--- GIVEN PROBLEM ---
Pull every line containing "FreeCAD" out of the material below.
— Start DATA RECORDS —
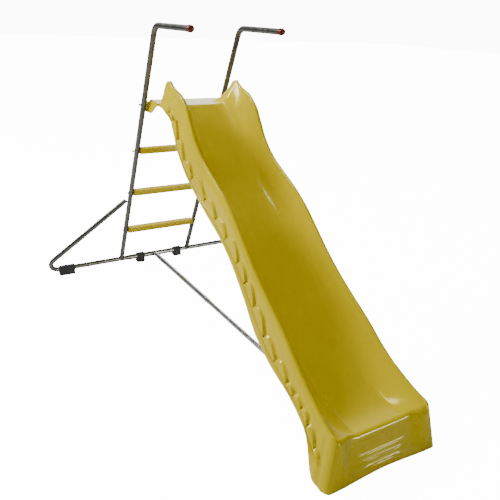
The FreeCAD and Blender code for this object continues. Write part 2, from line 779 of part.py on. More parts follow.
def platform():
    """The flat flange behind the bed, with a leg and gusset against each stile."""
    wall = size("chute_wall")
    outer = platform_inner_x() + wall
    front = chute_start() - size("fin_set") + 3 * wall
    plate = Part.makeBox(2 * outer, front - platform_rear(), size("platform_thick"),
                         Vector(-outer, BASE_Y - front, size("platform_top") - size("platform_thick")))
    outline = leg_outline(front)
    side = Part.Face(Part.makePolygon(outline + outline[:1]))
    bore = size("pin_radius") + size("slip")
    shape = plate
    for x in (-outer, platform_inner_x()):
        leg = side.extrude(Vector(wall, 0, 0))
        leg.translate(Vector(x, 0, 0))
        pin = ladder_point(x - wall, pin_height())
        shape = shape.fuse(leg).cut(Part.makeCylinder(bore, 3 * wall, pin, Vector(1, 0, 0)))
    return shape


def strut_socket():
    """The ring inside the front face that holds the strut's end."""
    radius = size("tube_outer") / 2 - size("tube_wall")
    sunk = Vector(0, size("socket_wall"), 0)       # the ring's foot is sunk this far into the face
    start = Vector(0, BASE_Y - chute_back(), size("ground_axis"))
    ring = Part.makeCylinder(radius + size("socket_wall"), size("socket_long"), start - sunk, ACROSS)
    hole = Part.makeCylinder(radius, size("socket_long") + 2 * size("socket_wall"), start, ACROSS)
    return ring.cut(hole), hole


def chute_back():
    """The inner side of the chute's front face, at the strut's top edge."""
    tilt = math.radians(size("front_tilt"))
    top = size("ground_axis") + size("tube_outer") / 2
    return size("chute_exit") - top * math.tan(tilt) - size("chute_wall") / math.cos(tilt)


def slide_chute():
    """The moulded slide: platform, fins, waved trough and foot in one shell."""
    tilt = math.radians(size("front_tilt"))
    ring, hole = strut_socket()
    shape = run_shell().fuse([foot_shell(tilt), front_face(tilt), platform(), ring])
    item = DOC.addObject("Part::Feature", "slide_chute")
    item.Shape = shape.cut(hole).removeSplitter()
    item.Label = "slide_chute"
    return item


# ---- assembly -----------------------------------------------------------------------------------

def build():
    made = [slide_chute(), base_sleeve(), strut_rear(), strut_front(), strut_bolt(), step_bolts()]
    for side, sign in SIDES:
        made += [upper_stile(side, sign), lower_stile(side, sign), base_loop(side, sign),
                 handle_cap(side, sign)]
    made += [step(number) for number in (1, 2, 3)]
    made += feet() + pins_and_clips()
    DOC.recompute()
    return made


def check(parts):
    for item in DOC.Objects:
        if "Invalid" in item.State or "Error" in item.State:
            raise RuntimeError(f"{item.Name} failed: {item.State}")
    for part in parts:
        if part.Shape.isNull() or not part.Shape.isValid() or part.Shape.Volume <= 0:
            raise RuntimeError(f"{part.Label} has no valid shape")


def write(parts):
    os.makedirs("parts", exist_ok=True)
    for part in parts:
        part.Shape.exportStep(f"parts/{part.Label}.step")
        box_of = part.Shape.BoundBox
        print(f"{part.Label:22s} solids {len(part.Shape.Solids)} volume {part.Shape.Volume / 1000:9.2f} cm3  "
              f"x {box_of.XMin:7.1f} {box_of.XMax:7.1f}  y {box_of.YMin:7.1f} {box_of.YMax:7.1f}  "
              f"z {box_of.ZMin:7.1f} {box_of.ZMax:7.1f}")


PARTS = build()
check(PARTS)
write(PARTS)
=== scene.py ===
# %% [markdown]
# # A garden slide with a wavy chute
# We dress a finished engineering model of a child's slide. Our job is the look of each piece.

# %% Load the frame
import math

import bmesh
import bpy
from mathutils import Matrix, Vector


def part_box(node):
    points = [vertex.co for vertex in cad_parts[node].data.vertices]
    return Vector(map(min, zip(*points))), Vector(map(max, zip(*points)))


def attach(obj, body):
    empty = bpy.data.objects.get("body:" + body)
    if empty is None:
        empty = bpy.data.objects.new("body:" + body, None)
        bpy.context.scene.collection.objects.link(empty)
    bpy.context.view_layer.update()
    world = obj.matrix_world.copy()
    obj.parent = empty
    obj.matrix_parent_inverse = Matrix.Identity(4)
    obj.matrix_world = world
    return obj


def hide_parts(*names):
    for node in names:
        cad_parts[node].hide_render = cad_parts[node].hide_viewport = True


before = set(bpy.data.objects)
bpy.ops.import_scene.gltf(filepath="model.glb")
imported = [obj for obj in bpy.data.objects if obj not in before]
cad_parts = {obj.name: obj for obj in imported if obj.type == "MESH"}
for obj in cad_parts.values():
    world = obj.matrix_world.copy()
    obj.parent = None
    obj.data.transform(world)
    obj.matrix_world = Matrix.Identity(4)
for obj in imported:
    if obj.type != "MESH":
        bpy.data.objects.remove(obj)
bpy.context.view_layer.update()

# %% [markdown]
# Most sizes of this slide are easier to say in millimetres, so we keep one factor and multiply by it.
# "Forward" is the distance from the ground tubes' axis towards the exit, the way a child travels.

# %% Units and the places that everything hangs on
MM = 0.001
UP = Vector((0, 0, 1))
ACROSS = Vector((1, 0, 0))
SIDES = (("left", -1), ("right", 1))
BODY = "slide"


def box_middle(node):
    low, high = (Vector(corner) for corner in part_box(node))
    return (low + high) / 2


def box_size(node):
    low, high = (Vector(corner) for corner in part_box(node))
    return high - low


GROUND_AXIS = box_middle("base_sleeve")
AXIS_Y = GROUND_AXIS.y
EXIT_FORWARD = AXIS_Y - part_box("slide_chute")[0][1]
print("ground tubes' axis:", GROUND_AXIS, "exit lies", round(EXIT_FORWARD, 3), "m forward")

# %% [markdown]
# ## From bmesh to a finished object
# Every new piece ends the same way. Doubles are merged, faces are turned outwards, the mesh gets smooth
# shading with its hard corners kept, and the object stays at the origin with its place in its mesh.

# %% A helper that finishes a piece
SHARP = math.radians(38)
MERGE_GAP = 0.00001
NO_LENGTH = 0.000001


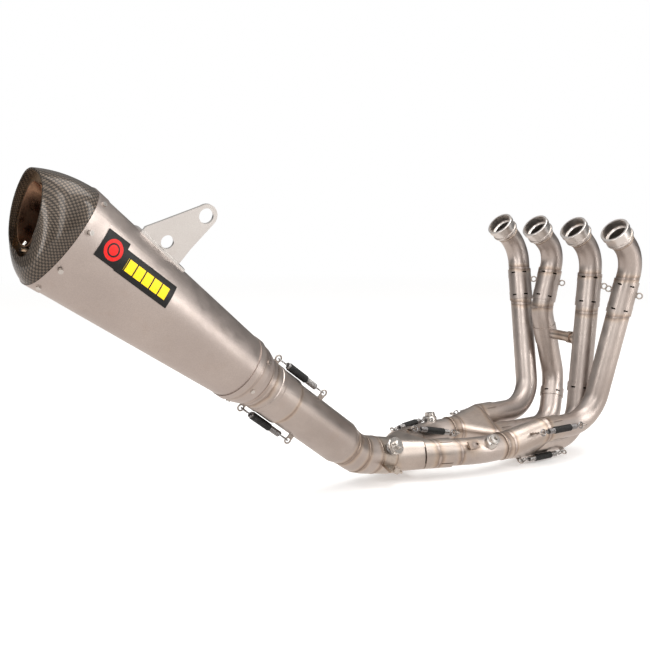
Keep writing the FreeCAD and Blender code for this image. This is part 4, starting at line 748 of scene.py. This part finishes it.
def studio_world():
    """White to the camera; to reflections and light a soft studio with a bright ceiling and dark flags."""
    world = bpy.data.worlds.new("studio")
    bpy.context.scene.world = world
    world.use_nodes = True
    tree = world.node_tree
    tree.nodes.clear()
    output = tree.nodes.new("ShaderNodeOutputWorld")
    place = tree.nodes.new("ShaderNodeTexCoord").outputs["Generated"]
    split = tree.nodes.new("ShaderNodeSeparateXYZ")
    tree.links.new(place, split.inputs[0])
    height = tree.nodes.new("ShaderNodeValToRGB")
    raised = tree.nodes.new("ShaderNodeMath")
    raised.operation = "MULTIPLY_ADD"
    raised.inputs[1].default_value = 0.5
    raised.inputs[2].default_value = 0.5
    tree.links.new(split.outputs["Z"], raised.inputs[0])
    tree.links.new(raised.outputs[0], height.inputs["Fac"])
    ramp = height.color_ramp
    while len(ramp.elements) < len(STUDIO_STOPS):
        ramp.elements.new(0.5)
    for element, (position, level) in zip(ramp.elements, STUDIO_STOPS):
        element.position = position
        element.color = (*(level * share for share in STUDIO_TINT), 1)
    facing = tree.nodes.new("ShaderNodeVectorMath")
    facing.operation = "DOT_PRODUCT"
    facing.inputs[1].default_value = tuple(looking * -1)
    tree.links.new(place, facing.inputs[0])
    front = tree.nodes.new("ShaderNodeMapRange")
    for name, number in (("From Min", -0.5), ("From Max", 0.95), ("To Min", 0.42), ("To Max", 1.25)):
        front.inputs[name].default_value = number
    tree.links.new(facing.outputs["Value"], front.inputs["Value"])
    seen = tree.nodes.new("ShaderNodeLightPath").outputs["Is Camera Ray"]
    studio = tree.nodes.new("ShaderNodeBackground")
    tree.links.new(front.outputs["Result"], studio.inputs["Strength"])
    tree.links.new(height.outputs["Color"], studio.inputs["Color"])
    white = tree.nodes.new("ShaderNodeBackground")
    white.inputs["Color"].default_value = (1, 1, 1, 1)
    blend = tree.nodes.new("ShaderNodeMixShader")
    tree.links.new(seen, blend.inputs[0])
    tree.links.new(studio.outputs[0], blend.inputs[1])
    tree.links.new(white.outputs[0], blend.inputs[2])
    tree.links.new(blend.outputs[0], output.inputs["Surface"])


def soft_box(name, place, target, size, power):
    """Rectangular light, its size in metres and its power in watts, that faces a point."""
    light = bpy.data.lights.new(name, "AREA")
    light.shape = "RECTANGLE"
    light.size, light.size_y = size
    light.energy = power
    light.color = LIGHT_TINT
    made = bpy.data.objects.new(name, light)
    made.location = place
    made.rotation_mode = "QUATERNION"
    made.rotation_quaternion = (Vector(target) - Vector(place)).to_track_quat("-Z", "Y")
    bpy.context.scene.collection.objects.link(made)


floor()
studio_world()
CENTRE = (cad_low + cad_high) / 2
soft_box("key_above", CENTRE + Vector((0.25, -0.35, 1.6)), CENTRE, (1.6, 1.0), 18)
soft_box("strip_right", CENTRE + Vector((0.9, -1.4, 0.5)), CENTRE, (0.35, 1.6), 12)
soft_box("strip_left", CENTRE + Vector((-1.7, -0.2, 0.7)), CENTRE, (0.4, 1.4), 10)
soft_box("front", CENTRE - looking * 1.9 + Vector((0, 0, 0.45)), CENTRE, (0.5, 1.5), 9)

camera = bpy.data.objects.new("camera", bpy.data.cameras.new("camera"))
camera.data.lens = VIEW_LENS
camera.data.sensor_width = VIEW_SENSOR
camera.data.clip_end = 50.0
turn = Matrix((rightward, upward, looking * -1)).transposed()
camera.matrix_world = Matrix.Translation(VIEW_FROM) @ turn.to_4x4()
bpy.context.scene.collection.objects.link(camera)
bpy.context.scene.camera = camera
bpy.context.scene.view_settings.view_transform = "Standard"

low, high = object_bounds()
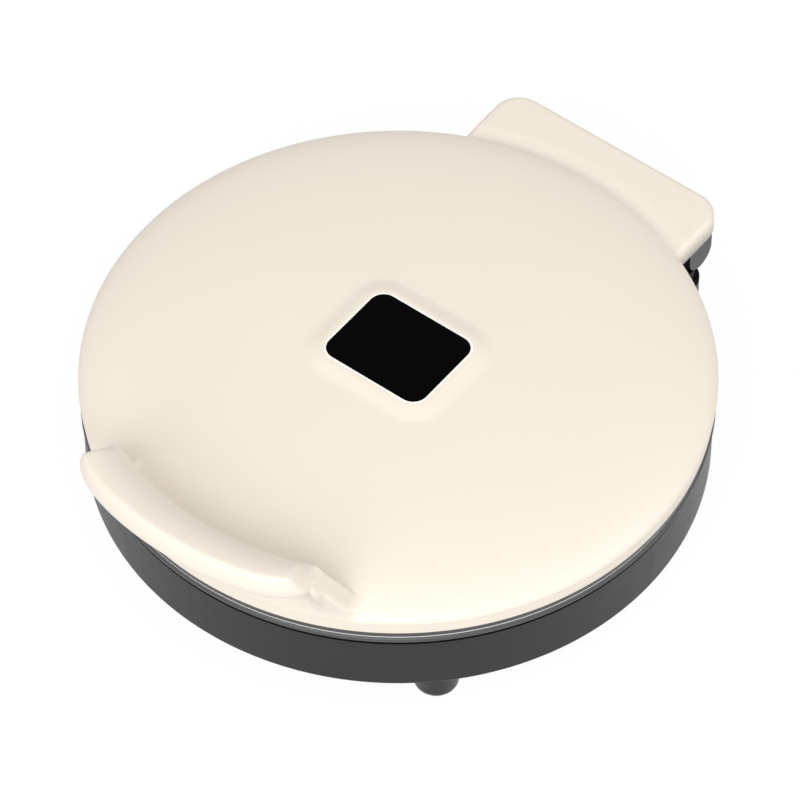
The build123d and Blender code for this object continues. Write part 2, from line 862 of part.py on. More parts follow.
with BuildPart() as hinge_arms:
    with BuildSketch(level(bracket_low)) as bracket_plan:
        with Locations((0, (bracket_front + bracket_back) / 2)):
            Rectangle(2 * bracket_half, bracket_back - bracket_front)
        fillet(bracket_plan.vertices().group_by(Axis.Y)[-1], cover_corner - lid_wall - fit_gap)
    extrude(amount=bracket_thickness)
    for side in (-1, 1):
        with BuildSketch(across(side * (arm_outer - arm_width / 2))):
            with Locations((pivot_y, pivot_z)):
                Circle(arm_radius)
            with Locations((pivot_y, (pivot_z + lip_z - fit_gap) / 2)):
                Rectangle(2 * arm_radius, lip_z - fit_gap - pivot_z)
            with Locations((pivot_y, lip_z - fit_gap + arm_radius / 2)):
                Rectangle(2 * arm_radius, arm_radius, mode=Mode.SUBTRACT)
        extrude(amount=arm_width / 2, both=True)
        with BuildSketch(across(side * (arm_outer - arm_width + bracket_half) / 2)):
            with Locations(((root_front + root_back) / 2, (root_low + root_high) / 2)):
                Rectangle(root_back - root_front, root_high - root_low)
        extrude(amount=(bracket_half - arm_outer + arm_width) / 2, both=True)
    with BuildSketch(across(-shaft_half - fit_gap)):
        with Locations((pivot_y, pivot_z)):
            Circle(shaft_radius + shaft_gap)
    extrude(amount=2 * (shaft_half + fit_gap), mode=Mode.SUBTRACT)
    with BuildSketch(level(bracket_low)):
        with Locations([(x, bracket_boss_y) for x in bracket_boss_x]):
            Circle(small_screw_radius + screw_gap)
    extrude(amount=bracket_thickness, mode=Mode.SUBTRACT)
    with BuildSketch(level(bracket_low)):
        with Locations([(x, bracket_boss_y) for x in bracket_boss_x]):
            Circle(recess_radius)
    extrude(amount=recess_depth, mode=Mode.SUBTRACT)
hinge_arms.part.label = "hinge_arms"
export_step(hinge_arms.part, "parts/hinge_arms.step")

# Mains inlet
terminal_place = (-56.0, leg_end + 4.0)
block_length = 24.0
block_depth = 12.0
block_height = lower_element_z - element_gap - base_floor
terminal_pitch = 8.0
terminal_radius = 2.2
terminal_depth = 5.0

with BuildPart() as cord_grommet:
    with BuildSketch(gland_plane):
        Circle(gland_radius + gland_flange)
    extrude(amount=gland_flange)
    with BuildSketch(gland_plane):
        Circle(gland_radius - shaft_gap)
    extrude(amount=-gland_depth)
    with BuildSketch(gland_plane.offset(-gland_depth)):
        Circle(gland_radius + gland_lip)
    extrude(amount=-gland_lip_depth)
    with BuildSketch(gland_plane.offset(gland_flange)):
        Circle(lead_radius)
    extrude(amount=-(gland_flange + gland_depth + gland_lip_depth), mode=Mode.SUBTRACT)
cord_grommet.part.label = "cord_grommet"
export_step(cord_grommet.part, "parts/cord_grommet.step")

with BuildPart() as terminal_block:
    with BuildSketch(level(base_floor)):
        with Locations(terminal_place):
            Rectangle(block_length, block_depth)
    extrude(amount=block_height)
    with BuildSketch(level(base_floor + block_height)):
        with Locations(terminal_place):
            with GridLocations(terminal_pitch, 0, 3, 1):
                Circle(terminal_radius)
    extrude(amount=-terminal_depth, mode=Mode.SUBTRACT)
terminal_block.part.label = "terminal_block"
export_step(terminal_block.part, "parts/terminal_block.step")

# Wiring, from the inlet to the lower element and from the hinge to the upper one
wire_bend = 3.0
pin_end = leg_end + pin_length
routes = {
    "base_wiring": (
        lower_element_z,
        [(-43, leg_end + 2), (-25, leg_end + 15), (-leg_x, leg_end + 15), (-leg_x, pin_end)],
        [(-43, leg_end + 7), (-30, leg_end + 21), (leg_x, leg_end + 21), (leg_x, pin_end)],
    ),
    "lid_wiring": (
        upper_element_z,
        [
            (-60, pivot_y + 4),
            (-56, pivot_y - 8),
            (-30, leg_end + 20),
            (-leg_x, leg_end + 16),
            (-leg_x, pin_end),
        ],
        [
            (-56, pivot_y + 6),
            (-50, pivot_y - 6),
            (-26, leg_end + 26),
            (leg_x, leg_end + 22),
            (leg_x, pin_end),
        ],
    ),
}
for name, (height, *wires) in routes.items():
    with BuildPart() as wiring:
        for route in wires:
            with BuildLine(level(height)) as wire_path:
                FilletPolyline(*route, radius=wire_bend)
            with BuildSketch(Plane(origin=wire_path.line @ 0, z_dir=wire_path.line % 0)):
                Circle(wire_radius)
            sweep(path=wire_path.line)
    wiring.part.label = name
    export_step(wiring.part, f"parts/{name}.step")
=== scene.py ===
"""Electric baking pan: visible shell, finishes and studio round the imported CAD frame.

Laid out as an add-on. Sizes are in metres in the frame of the CAD: +Z is up, the handle is
at -Y and the hinge at +Y. Heights of the lid are measured from its lip, and radii from the
pan's axis. Bearings are angles round that axis from the front, towards +X. A section is a
line of points at one bearing, each with its radius and its height.
"""

from bisect import bisect
from math import atan2, cos, hypot, pi, radians, sin, sqrt, tau

import bmesh
import bpy
from bpy.props import FloatProperty, FloatVectorProperty, IntProperty, PointerProperty
from mathutils import Matrix, Vector
from mathutils.geometry import interpolate_bezier


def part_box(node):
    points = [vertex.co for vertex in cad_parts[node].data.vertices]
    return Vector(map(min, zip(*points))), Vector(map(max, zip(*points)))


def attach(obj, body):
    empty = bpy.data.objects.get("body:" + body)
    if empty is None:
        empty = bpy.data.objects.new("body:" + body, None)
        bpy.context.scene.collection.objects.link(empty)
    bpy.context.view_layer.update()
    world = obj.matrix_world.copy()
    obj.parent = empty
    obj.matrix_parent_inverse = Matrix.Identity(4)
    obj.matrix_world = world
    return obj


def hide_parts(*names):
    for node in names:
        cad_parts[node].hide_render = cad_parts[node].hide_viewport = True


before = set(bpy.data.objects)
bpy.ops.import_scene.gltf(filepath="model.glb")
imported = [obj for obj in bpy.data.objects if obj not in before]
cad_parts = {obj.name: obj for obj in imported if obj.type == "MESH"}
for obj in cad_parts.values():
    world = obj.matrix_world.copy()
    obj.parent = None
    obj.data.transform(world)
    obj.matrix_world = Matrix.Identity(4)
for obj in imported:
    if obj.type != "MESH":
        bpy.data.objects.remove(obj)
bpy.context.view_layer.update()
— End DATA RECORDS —
--- FINISHED ANSWER ---
The FreeCAD and Blender code for this object continues. Write part 2, from line 779 of part.py on. More parts follow.
Keep writing the FreeCAD and Blender code for this image. This is part 4, starting at line 748 of scene.py. This part finishes it.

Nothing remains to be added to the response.